In una campagna elettorale sostanzialmente piatta il caso di Macerata ha riportato in auge due capitoli accantonati volutamente dai partiti: immigrazione e sicurezza. Con l’eco degli spari contro ignari cittadini di colore del fanatico fascista Luca Traini ancora ben udibili, i leader hanno giocato a nascondino condannando il gesto tardi e molto alla lontana. Una mancanza di coraggio evidente, guidata dalla volontà di non esporsi in una fase molto delicata politicamente parlando. Luigi Di Maio e Matteo Renzi sanno bene che su questi temi la propaganda di Matteo Salvini non ha rivali.
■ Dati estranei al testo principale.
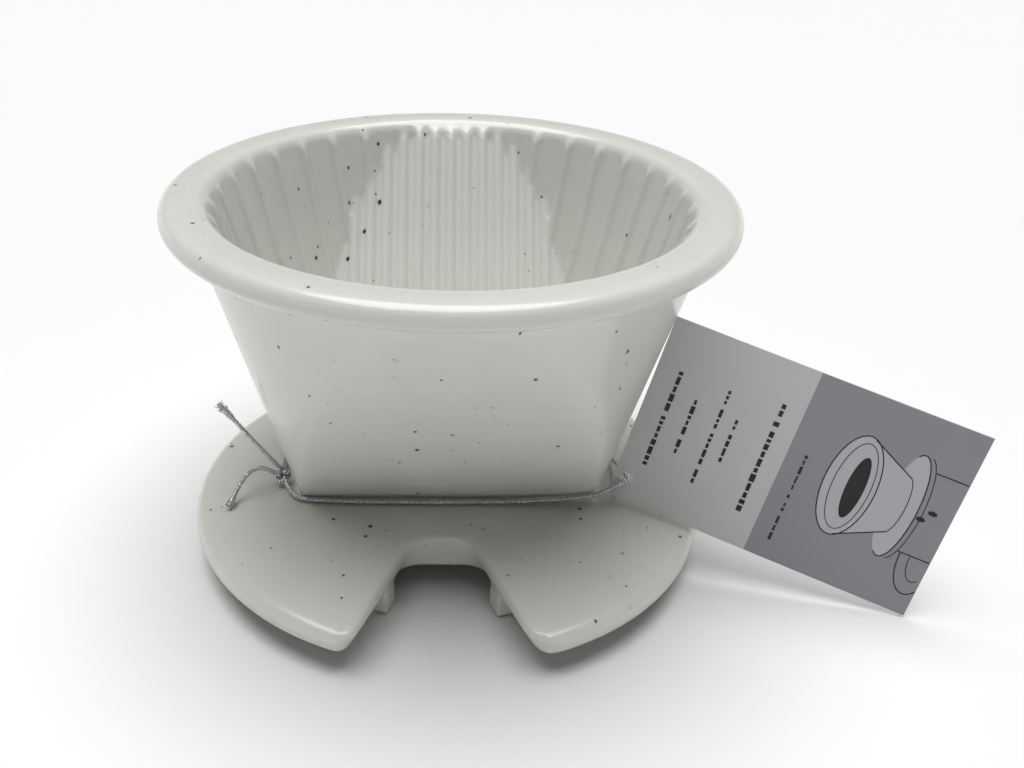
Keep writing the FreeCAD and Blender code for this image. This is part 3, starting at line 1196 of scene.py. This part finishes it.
@dataclass
class HangTag:
    """The card and its print.

    Print is laid out in millimetres: along is from the hole's end, up is from the lower edge.
    """

    stock: Card = Card("tag_stock", (0.55, 0.545, 0.55, 1.0), (0.51, 0.505, 0.51, 1.0))
    panel_ink: Card = Card("tag_panel_ink", (0.29, 0.28, 0.305, 1.0), (0.26, 0.25, 0.275, 1.0))
    fill_ink: Card = Card("tag_fill_ink", (0.47, 0.46, 0.49, 1.0), (0.44, 0.43, 0.46, 1.0))
    line_ink: Card = Card(
        "tag_line_ink", (0.012, 0.011, 0.013, 1.0), (0.02, 0.019, 0.021, 1.0), 0.5)
    hole: Point = (39.4, -13.7, 20.6)
    hole_from_end: float = 3.0
    hole_from_edge: float = 4.9
    long: float = 68.0
    short: float = 44.0
    thickness: float = 0.4
    turn: float = -19.15
    slope: float = 13.96
    lean: float = 9.8
    divider: float = 32.0

    def place(self, piece: bpy.types.Object) -> bpy.types.Object:
        """Moves print from the card's own plane to the leaning card.

        Args:
            piece: Print laid out in the XZ plane.

        Returns:
            The same piece.
        """
        pose = Matrix.Translation(Vector(self.hole) * MM)
        pose = pose @ Matrix.Rotation(math.radians(self.turn), 4, "Z")
        pose = pose @ Matrix.Rotation(math.radians(self.slope), 4, "Y")
        pose = pose @ Matrix.Rotation(math.radians(-self.lean), 4, "X")
        corner = Vector((-self.hole_from_end * MM, 0, -self.hole_from_edge * MM))
        piece.matrix_world = pose @ Matrix.Translation(corner)
        return settle(piece)

    def slab(
        self, name: str, outline: Sequence[tuple[float, float]], rise: float
    ) -> bpy.types.Object:
        """Thin layer of ink on the card's face.

        Args:
            name: The piece's name.
            outline: (along, up) points in millimetres.
            rise: How far it stands above the card, in millimetres.

        Returns:
            The layer, still in the card's own plane.
        """
        front = -self.thickness / 2
        flat = [(along * MM, up * MM) for along, up in outline]
        layer = prism(name, flat, -(front - rise) * MM, -(front + 0.05) * MM)
        edit(
            layer,
            lambda: bpy.ops.mesh.select_all(action="SELECT"),
            lambda: bpy.ops.mesh.normals_make_consistent(inside=False))
        layer.data.transform(Matrix.Rotation(math.radians(90), 4, "X"))
        return layer

    def ellipse(
        self, centre: tuple[float, float], half: tuple[float, float], count: int = 40,
        start: float = 0.0, end: float = 360.0,
    ) -> list[tuple[float, float]]:
        """Points of an ellipse, or of part of one.

        Args:
            centre: (along, up) in millimetres.
            half: Its half sizes.
            count: How many points.
            start: First angle in degrees.
            end: Last angle in degrees.

        Returns:
            The points.
        """
        whole = abs(end - start) >= 360
        steps = count if whole else count - 1
        angles = [math.radians(start + (end - start) * step / steps) for step in range(count)]
        return [(centre[0] + half[0] * math.cos(a), centre[1] + half[1] * math.sin(a)) for a in angles]

    def stroke(
        self, points: Sequence[tuple[float, float]], closed: bool, width: float = 0.3
    ) -> bpy.types.Object:
        """Drawn line.

        Args:
            points: (along, up) points in millimetres.
            closed: Whether the end joins the start.
            width: The line's width in millimetres.

        Returns:
            The line as a flat ribbon, still in the card's own plane.
        """
        data = bpy.data.curves.new("stroke", "CURVE")
        data.dimensions = "3D"
        data.bevel_depth = width / 2 * MM
        data.bevel_resolution = 1
        data.use_fill_caps = True
        spline = data.splines.new("POLY")
        spline.points.add(len(points) - 1)
        for point, (along, up) in zip(spline.points, points):
            point.co = (along * MM, 0, up * MM, 1.0)
        spline.use_cyclic_u = closed
        line = bpy.data.objects.new("stroke", data)
        bpy.context.scene.collection.objects.link(line)
        activate(line)
        bpy.ops.object.convert(target="MESH")
        line = bpy.context.object
        line.scale = (1.0, 0.12, 1.0)
        line.location = (0, -(self.thickness / 2 + 0.03) * MM, 0)
        return settle(line)

    def words(self) -> bpy.types.Object:
        """Rows of dashes where a tag has its text.

        Returns:
            All the rows in one piece.
        """
        rows = (
            (5.3, 9.8, 33.3, 0.9), (10.4, 15.0, 29.0, 0.8), (16.2, 10.0, 33.0, 0.65),
            (19.9, 17.0, 28.0, 0.65), (27.6, 8.0, 35.0, 1.05), (36.0, 4.5, 26.0, 0.55),
        )
        dashes = []
        for along, low, high, tall in rows:
            up = low
            while up < high - 0.8:
                wide = min(random.choice((0.8, 1.1, 1.4, 1.9)), high - up)
                half = tall * random.uniform(0.36, 0.62)
                near, far, end = along - half, along + half, up + wide
                box = [(near, up), (far, up), (far, end), (near, end)]
                dashes.append(self.slab("dash", box, 0.02))
                up += wide + 0.42 + (0.9 if random.random() < 0.16 else 0.0)
        return join(dashes, "tag_words")

    def drawing(self) -> tuple[bpy.types.Object, bpy.types.Object]:
        """Plain picture of a dripper that stands on a mug.

        Returns:
            The pale fills and the dark lines.
        """
        rim, well, coffee = (46.4, 23.0), (46.8, 23.0), (47.6, 23.0)
        saucer = (57.6, 23.0)
        body = [(47.4, 11.4), (57.0, 16.4), (57.0, 29.6), (47.4, 34.6)]
        fills = [
            self.slab("saucer_fill", self.ellipse(saucer, (3.4, 12.4)), 0.018),
            self.slab("body_fill", body, 0.022),
            self.slab("rim_fill", self.ellipse(rim, (5.4, 12.0)), 0.026),
        ]
        lines = [
            self.slab("coffee", self.ellipse(coffee, (1.9, 7.4)), 0.034),
            self.slab("drop", self.ellipse((62.2, 21.9), (1.0, 0.55), 16), 0.03),
            self.slab("drop", self.ellipse((63.9, 24.0), (1.0, 0.55), 16), 0.03),
            self.stroke(self.ellipse(rim, (5.4, 12.0)), True),
            self.stroke(self.ellipse(well, (3.9, 10.4)), True, 0.22),
            self.stroke(self.ellipse(saucer, (3.4, 12.4), 26, -110, 110), False),
            self.stroke(self.ellipse((58.7, 23.0), (3.4, 12.4), 26, -82, 82), False, 0.22),
            self.stroke([body[0], body[1]], False),
            self.stroke([body[3], body[2]], False),
            self.stroke(self.ellipse((56.6, 23.0), (1.9, 6.8), 20, -80, 80), False, 0.22),
            self.stroke([(61.0, 13.4), (67.9, 13.4)], False),
            self.stroke([(61.0, 32.6), (67.9, 32.6)], False),
            self.stroke(self.ellipse((65.6, 13.2), (4.0, 8.6), 20, 180, 304), False),
            self.stroke(self.ellipse((66.0, 13.2), (2.3, 5.4), 20, 180, 300), False, 0.22),
        ]
        return join(fills, "tag_drawing_fill"), join(lines, "tag_drawing_lines")

    def dress(self) -> None:
        """Prints the card."""
        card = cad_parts["hang_tag"]
        stock = self.stock.material()
        for held in card.material_slots:
            held.material = stock
        panel_box = [
            (self.divider, 0.02), (self.long - 0.02, 0.02), (self.long - 0.02, self.short - 0.02),
            (self.divider, self.short - 0.02),
        ]
        fill, lines = self.drawing()
        ink = self.line_ink.material()
        dressed = {
            self.slab("tag_panel", panel_box, 0.01): self.panel_ink.material(),
            fill: self.fill_ink.material(),
            lines: ink,
            self.words(): ink,
        }
        for piece, finish in dressed.items():
            wear(self.place(piece), finish)
            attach(piece, Body.TAG.value)
            LOG.info("%s: %d faces", piece.name, len(piece.data.polygons))


# ---------------------------------------------------------------------------------------------
# Studio
# ---------------------------------------------------------------------------------------------


@dataclass
class Camera:
    """The camera, at a seated person's height in front of the dripper. Sizes in millimetres."""

    eye: Point = (-3.3, -223.5, 160.8)
    yaw: float = -0.0415
    pitch: float = 0.4388
    roll: float = 0.0276
    lens: float = 39.73
    shift: tuple[float, float] = (0.0328, -0.0746)

    def build(self) -> None:
        """Makes the camera and looks through it."""
        data = bpy.data.cameras.new("camera")
        data.lens = self.lens
        data.sensor_width = 36.0
        data.shift_x, data.shift_y = self.shift
        data.clip_start = 0.01
        camera = bpy.data.objects.new("camera", data)
        bpy.context.scene.collection.objects.link(camera)
        turn = Matrix.Rotation(self.yaw, 4, "Z") @ Matrix.Rotation(math.pi / 2 - self.pitch, 4, "X")
        turn = turn @ Matrix.Rotation(self.roll, 4, "Z")
        camera.matrix_world = Matrix.Translation(Vector(self.eye) * MM) @ turn
        bpy.context.scene.camera = camera


@dataclass
class Lights:
    """Soft daylight from a broad overhead source, in a pale room."""

    room: float = 0.09
    strength: float = 3.6
    breadth: float = 56.0
    lean: Point = (-0.05, 0.06, 1.2)

    def build(self) -> None:
        """Makes the light and the room."""
        world = bpy.data.worlds.new("room")
        world.use_nodes = True
        background = world.node_tree.nodes["Background"]
        background.inputs["Color"].default_value = (1.0, 1.0, 1.0, 1.0)
        background.inputs["Strength"].default_value = self.room
        bpy.context.scene.world = world
        bpy.context.scene.view_settings.view_transform = "Standard"
        data = bpy.data.lights.new("overhead", "SUN")
        data.energy = self.strength
        data.angle = math.radians(self.breadth)
        light = bpy.data.objects.new("overhead", data)
        bpy.context.scene.collection.objects.link(light)
        light.rotation_euler = (-Vector(self.lean)).to_track_quat("-Z", "Y").to_euler()


@dataclass
class Floor:
    """Round sweep: a flat floor that curves up into a pale wall. Sizes in metres."""

    sweep: Studio = Studio()
    reach: float = 5.5
    bend: float = 0.8
    wall: float = 1.25

    def build(self) -> None:
        """Makes the sweep."""
        curve = arc_points((self.reach, self.bend), self.bend, -90, 0, 9)
        outline = [(0.3, 0.0), (1.5, 0.0), *curve, (self.reach + self.bend, self.wall)]
        deselect()
        bpy.ops.mesh.primitive_circle_add(
            vertices=96, radius=outline[0][0], fill_type="NGON", location=(0, 0, -0.2 * MM))
        floor = settle(bpy.context.object)
        floor.name = "floor"
        bpy.ops.object.mode_set(mode="EDIT")
        bpy.ops.mesh.select_all(action="SELECT")
        bpy.ops.mesh.region_to_loop()
        for (near, low), (far, high) in zip(outline, outline[1:]):
            bpy.ops.mesh.extrude_edges_move()
            bpy.ops.transform.resize(value=(far / near, far / near, 1.0), center_override=(0, 0, 0))
            bpy.ops.transform.translate(value=(0, 0, high - low))
        bpy.ops.mesh.select_all(action="SELECT")
        bpy.ops.mesh.normals_make_consistent(inside=True)
        bpy.ops.mesh.faces_shade_smooth()
        bpy.ops.object.mode_set(mode="OBJECT")
        wear(floor, self.sweep.material())


def main() -> None:
    """Builds the studio and every sub-assembly."""
    logging.basicConfig(level=logging.INFO, format="%(name)s: %(message)s")
    random.seed(7)
    Camera().build()
    Lights().build()
    Floor().build()
    TagCord(SilverThread()).dress()
    body = Ceramic(Glaze()).dress()
    LOG.info("%s: %d faces", body.name, len(body.data.polygons))
    HangTag().dress()


if __name__ == "__main__":
    main()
La linea mediatica di quest’ultimo che si concentra in primis sull’avversione allo straniero ha sferzato gli animi di un elettorato deluso e rassegnato. Il germe del razzismo fascista, che non è mai morto nelle viscere di questo Paese, è cresciuto e ora è pronto a diffondersi con conseguenze irreversibili. Basti considerare i numerosi attestati di stima e solidarietà ricevuti da Traini, accolto con una standing ovation dagli altri detenuti nel momento in cui ha fatto il suo ingresso in galera. M5S e PD hanno dimostrato un’impreparazione grave, facendo mancare un punto di riferimento doveroso per chi ha sempre creduto nella superiorità della democrazia e dello Stato di diritto.
Reazioni tardive
Ci sono voluti un paio di giorni prima che Luigi Di Maio decidesse di stroncare l’attentato di Macerata e, nel farlo, ha puntato il dito contro i suoi avversari. “L’immigrazione è una bomba sociale provocata da Berlusconi e il Centrosinistra che hanno firmato il trattato di Dublino” ha affermato preoccupato più dei sondaggi che della gravità degli eventi.
Un atteggiamento che ha sortito un certo malessere nell’universo pentastellato, in primis tra gli esponenti politicamente più inquadrabili rispetto al giovane vecchio Di Maio. Tra questi figura Roberto Fico, simbolo di una Sinistra interna che già in passato ha reclamato (invano) spazio e leadership: “Quello di Macerata non è stato solo razzismo - ha avvertito - è stato terrorismo.
Il silenzio va bene all’inizio ma deve durare poco”. Un decisionismo latitante anche in casa PD con Matteo Renzi pronto a condannare sì il gesto di Traini, ma archiviandolo come un caso di follia isolata. Accese polemiche sono scaturite poi dalla decisione del sindaco dem di Macerata, Romano Carancini, di annullare il corteo antifascista previsto per sabato. Una scelta volta a far calare la tensione che ha irritato anche il ministro Andrea Orlando: “Si dia all’Anpi la possibilità di testimoniare i suoi valori”.
Gli intransigenti
Chi non ha avuto dubbi sin dal primo istante sulla responsabilità morale della Lega è stato Pietro Grasso. Il candidato premier di Libero e Uguali ha censurato la propaganda del Carroccio, che aveva appena archiviato la polemica sul tema della difesa della razza bianca scatenata da Attilio Fontana (candidato governatore in Lombardia ndr).
“Se fomenti tutto ciò - ha spiegato Grasso - prima o poi qualcuno che spara per strada rischi di trovarlo. Non possiamo tollerare attacchi volgari e violenti contro chi difende i principi di solidarietà e tolleranza”. Non si è fatta attendere la replica furiosa di Matteo Salvini che già a caldo ha rispedito al mittente ogni accusa rivendicando, al tempo stesso, la sua battaglia ideologica. Secondo il capo dei leghisti il gesto di Macerata è una diretta conseguenza dell’invasione degli immigrati nel nostro Paese “fuori controllo ma organizzata, voluta e finanziata in questi anni”. Non poteva essere da meno Silvio Berlusconi che, abbondonate le vesti di leader dei moderati per mero calcolo politico, si è accodato alla battaglia dell’alleato-nemico. L’ex Cavaliere ha annunciato il suo piano d’azione una volta al governo: “Saranno rimpatriati 600mila immigrati irregolari perché vivono di espedienti e di reati”.